__Material for this exercise__
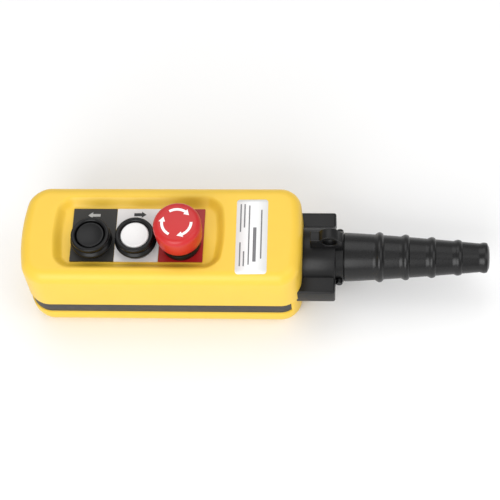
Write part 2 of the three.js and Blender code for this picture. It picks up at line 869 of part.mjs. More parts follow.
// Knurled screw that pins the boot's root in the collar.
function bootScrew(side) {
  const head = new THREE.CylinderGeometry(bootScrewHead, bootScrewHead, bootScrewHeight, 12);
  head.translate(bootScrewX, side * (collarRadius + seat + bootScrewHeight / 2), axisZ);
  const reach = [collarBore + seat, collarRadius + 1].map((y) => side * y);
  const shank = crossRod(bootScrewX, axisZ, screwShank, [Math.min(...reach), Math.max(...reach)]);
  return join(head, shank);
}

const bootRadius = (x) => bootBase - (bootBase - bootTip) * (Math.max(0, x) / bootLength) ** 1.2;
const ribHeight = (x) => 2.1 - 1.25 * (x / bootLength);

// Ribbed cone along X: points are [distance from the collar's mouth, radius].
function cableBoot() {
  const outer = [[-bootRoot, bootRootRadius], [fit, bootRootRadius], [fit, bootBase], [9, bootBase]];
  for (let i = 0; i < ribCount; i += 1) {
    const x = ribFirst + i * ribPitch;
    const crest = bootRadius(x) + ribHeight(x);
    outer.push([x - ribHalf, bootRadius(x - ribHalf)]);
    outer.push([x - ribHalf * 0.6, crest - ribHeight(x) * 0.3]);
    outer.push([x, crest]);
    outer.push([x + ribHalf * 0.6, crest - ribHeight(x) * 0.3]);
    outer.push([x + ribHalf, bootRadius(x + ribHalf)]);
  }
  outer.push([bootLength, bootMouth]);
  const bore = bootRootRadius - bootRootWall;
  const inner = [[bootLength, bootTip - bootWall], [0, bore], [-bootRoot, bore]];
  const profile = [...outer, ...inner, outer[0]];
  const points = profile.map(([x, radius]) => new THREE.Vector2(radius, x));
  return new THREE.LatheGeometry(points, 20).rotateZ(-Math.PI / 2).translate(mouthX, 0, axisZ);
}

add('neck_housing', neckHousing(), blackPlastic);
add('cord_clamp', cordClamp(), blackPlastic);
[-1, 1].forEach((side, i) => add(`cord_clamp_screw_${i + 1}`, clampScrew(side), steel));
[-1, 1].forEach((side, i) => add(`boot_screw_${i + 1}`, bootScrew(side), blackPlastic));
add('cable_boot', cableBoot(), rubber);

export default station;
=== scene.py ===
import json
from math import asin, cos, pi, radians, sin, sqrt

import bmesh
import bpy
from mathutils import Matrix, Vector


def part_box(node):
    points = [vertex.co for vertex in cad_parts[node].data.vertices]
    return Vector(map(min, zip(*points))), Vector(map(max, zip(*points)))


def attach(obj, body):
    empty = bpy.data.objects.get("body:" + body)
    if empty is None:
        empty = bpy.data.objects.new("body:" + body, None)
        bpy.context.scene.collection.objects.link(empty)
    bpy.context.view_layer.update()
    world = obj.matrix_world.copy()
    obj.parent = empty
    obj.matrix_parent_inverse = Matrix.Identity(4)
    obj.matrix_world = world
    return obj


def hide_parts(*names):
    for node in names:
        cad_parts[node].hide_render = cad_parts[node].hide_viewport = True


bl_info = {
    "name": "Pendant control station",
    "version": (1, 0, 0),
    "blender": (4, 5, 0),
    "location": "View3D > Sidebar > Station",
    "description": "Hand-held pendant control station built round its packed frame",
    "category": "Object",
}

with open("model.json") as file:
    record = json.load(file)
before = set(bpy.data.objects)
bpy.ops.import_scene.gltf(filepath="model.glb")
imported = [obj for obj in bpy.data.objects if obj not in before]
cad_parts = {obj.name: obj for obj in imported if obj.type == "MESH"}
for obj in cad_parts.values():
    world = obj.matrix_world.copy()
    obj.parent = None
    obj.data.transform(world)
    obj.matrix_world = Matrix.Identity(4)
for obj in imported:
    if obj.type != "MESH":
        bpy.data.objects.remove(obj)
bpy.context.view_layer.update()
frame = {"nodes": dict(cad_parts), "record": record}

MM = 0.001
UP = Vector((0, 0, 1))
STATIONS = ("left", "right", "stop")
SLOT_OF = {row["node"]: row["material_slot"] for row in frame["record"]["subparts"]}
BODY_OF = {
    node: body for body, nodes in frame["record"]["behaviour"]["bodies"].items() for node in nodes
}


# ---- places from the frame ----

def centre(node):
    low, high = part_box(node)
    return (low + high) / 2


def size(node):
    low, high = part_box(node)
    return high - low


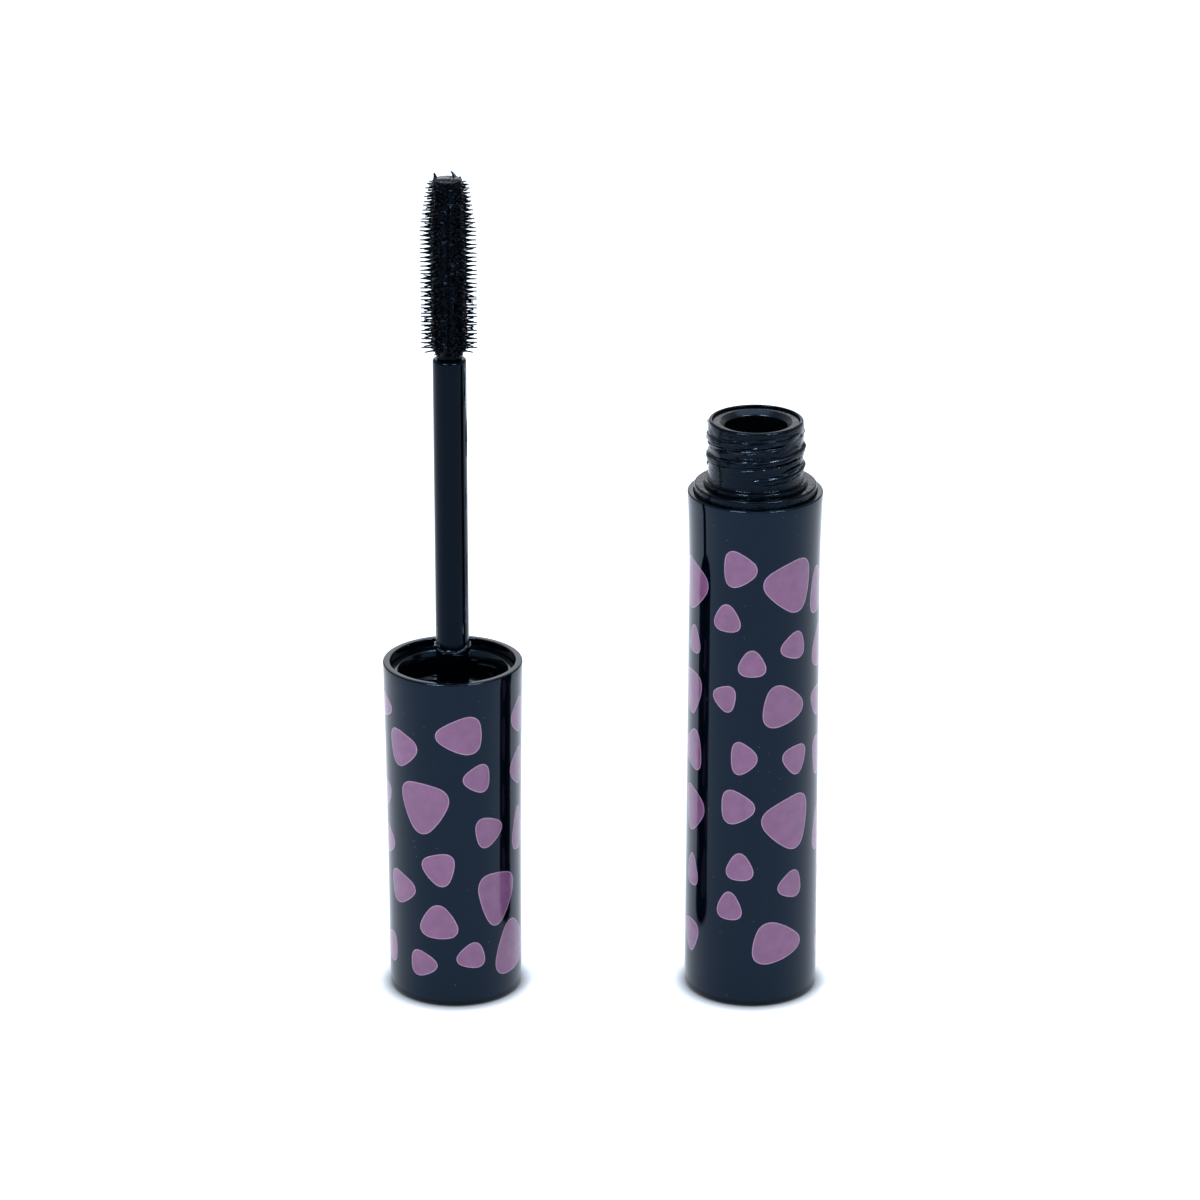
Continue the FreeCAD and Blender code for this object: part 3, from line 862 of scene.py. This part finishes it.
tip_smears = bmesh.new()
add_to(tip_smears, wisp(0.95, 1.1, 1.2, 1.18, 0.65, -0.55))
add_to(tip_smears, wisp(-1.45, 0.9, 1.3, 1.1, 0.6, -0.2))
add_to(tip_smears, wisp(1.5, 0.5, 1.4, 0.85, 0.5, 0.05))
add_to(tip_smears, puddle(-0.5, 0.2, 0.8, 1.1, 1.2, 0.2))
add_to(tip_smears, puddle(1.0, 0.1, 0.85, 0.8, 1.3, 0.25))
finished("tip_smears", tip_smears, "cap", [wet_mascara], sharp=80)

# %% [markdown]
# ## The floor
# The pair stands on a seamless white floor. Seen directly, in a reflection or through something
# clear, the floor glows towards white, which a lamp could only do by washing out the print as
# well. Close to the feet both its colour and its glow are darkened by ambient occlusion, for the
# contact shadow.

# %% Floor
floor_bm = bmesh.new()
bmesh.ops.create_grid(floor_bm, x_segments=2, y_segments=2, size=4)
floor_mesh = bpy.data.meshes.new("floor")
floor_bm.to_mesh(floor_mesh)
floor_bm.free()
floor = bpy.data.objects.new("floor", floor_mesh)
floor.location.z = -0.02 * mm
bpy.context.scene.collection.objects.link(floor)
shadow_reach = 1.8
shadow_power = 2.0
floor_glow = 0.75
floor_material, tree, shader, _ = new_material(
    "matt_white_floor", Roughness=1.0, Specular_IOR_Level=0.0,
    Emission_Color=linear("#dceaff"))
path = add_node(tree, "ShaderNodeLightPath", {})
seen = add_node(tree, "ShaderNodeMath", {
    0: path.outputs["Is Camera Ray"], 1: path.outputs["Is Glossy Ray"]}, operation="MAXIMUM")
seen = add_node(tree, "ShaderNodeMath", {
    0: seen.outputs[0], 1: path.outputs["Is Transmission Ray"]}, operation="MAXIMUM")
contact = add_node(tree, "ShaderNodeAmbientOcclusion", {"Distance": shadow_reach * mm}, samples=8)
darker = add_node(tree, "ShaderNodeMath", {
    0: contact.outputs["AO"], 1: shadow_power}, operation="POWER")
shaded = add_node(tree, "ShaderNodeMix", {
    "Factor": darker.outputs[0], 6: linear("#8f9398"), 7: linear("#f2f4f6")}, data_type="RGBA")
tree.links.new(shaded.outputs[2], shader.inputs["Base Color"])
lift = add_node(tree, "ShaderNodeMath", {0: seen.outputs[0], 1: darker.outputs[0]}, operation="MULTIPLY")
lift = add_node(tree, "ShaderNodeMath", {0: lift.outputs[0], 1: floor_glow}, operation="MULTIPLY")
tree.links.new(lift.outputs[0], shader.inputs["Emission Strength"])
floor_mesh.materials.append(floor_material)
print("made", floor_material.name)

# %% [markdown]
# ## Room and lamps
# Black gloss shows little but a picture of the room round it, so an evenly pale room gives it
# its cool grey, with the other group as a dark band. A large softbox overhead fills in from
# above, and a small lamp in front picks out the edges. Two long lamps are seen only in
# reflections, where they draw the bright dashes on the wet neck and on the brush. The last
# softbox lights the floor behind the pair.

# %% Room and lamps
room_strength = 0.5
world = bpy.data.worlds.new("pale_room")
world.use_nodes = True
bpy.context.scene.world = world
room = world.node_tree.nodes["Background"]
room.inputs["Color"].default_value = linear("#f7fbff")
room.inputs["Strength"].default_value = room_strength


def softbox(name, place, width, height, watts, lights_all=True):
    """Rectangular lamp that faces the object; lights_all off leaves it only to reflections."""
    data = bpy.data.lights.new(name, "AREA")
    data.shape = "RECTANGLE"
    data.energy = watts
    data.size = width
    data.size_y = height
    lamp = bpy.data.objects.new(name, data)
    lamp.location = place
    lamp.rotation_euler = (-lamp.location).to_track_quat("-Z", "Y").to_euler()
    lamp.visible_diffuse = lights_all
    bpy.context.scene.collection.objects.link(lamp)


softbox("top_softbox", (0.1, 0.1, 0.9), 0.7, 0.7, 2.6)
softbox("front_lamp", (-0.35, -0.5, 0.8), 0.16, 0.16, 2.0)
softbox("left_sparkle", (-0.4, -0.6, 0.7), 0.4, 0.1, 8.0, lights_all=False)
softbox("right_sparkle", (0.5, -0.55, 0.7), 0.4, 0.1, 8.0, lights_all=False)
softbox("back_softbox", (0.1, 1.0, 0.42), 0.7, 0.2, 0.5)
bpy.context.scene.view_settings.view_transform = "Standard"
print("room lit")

__Task brief__
Transcribe, exactly and exclusively, the run of lines that opens with the line bearing "add('neck_housing', neckHousing(), blackPlastic);" and closes with the line bearing "cad_parts[node].hide_render = cad_parts[node].hide_viewport".

__Complete response__
add('neck_housing', neckHousing(), blackPlastic);
add('cord_clamp', cordClamp(), blackPlastic);
[-1, 1].forEach((side, i) => add(`cord_clamp_screw_${i + 1}`, clampScrew(side), steel));
[-1, 1].forEach((side, i) => add(`boot_screw_${i + 1}`, bootScrew(side), blackPlastic));
add('cable_boot', cableBoot(), rubber);

export default station;
=== scene.py ===
import json
from math import asin, cos, pi, radians, sin, sqrt

import bmesh
import bpy
from mathutils import Matrix, Vector


def part_box(node):
    points = [vertex.co for vertex in cad_parts[node].data.vertices]
    return Vector(map(min, zip(*points))), Vector(map(max, zip(*points)))


def attach(obj, body):
    empty = bpy.data.objects.get("body:" + body)
    if empty is None:
        empty = bpy.data.objects.new("body:" + body, None)
        bpy.context.scene.collection.objects.link(empty)
    bpy.context.view_layer.update()
    world = obj.matrix_world.copy()
    obj.parent = empty
    obj.matrix_parent_inverse = Matrix.Identity(4)
    obj.matrix_world = world
    return obj


def hide_parts(*names):
    for node in names:
        cad_parts[node].hide_render = cad_parts[node].hide_viewport = True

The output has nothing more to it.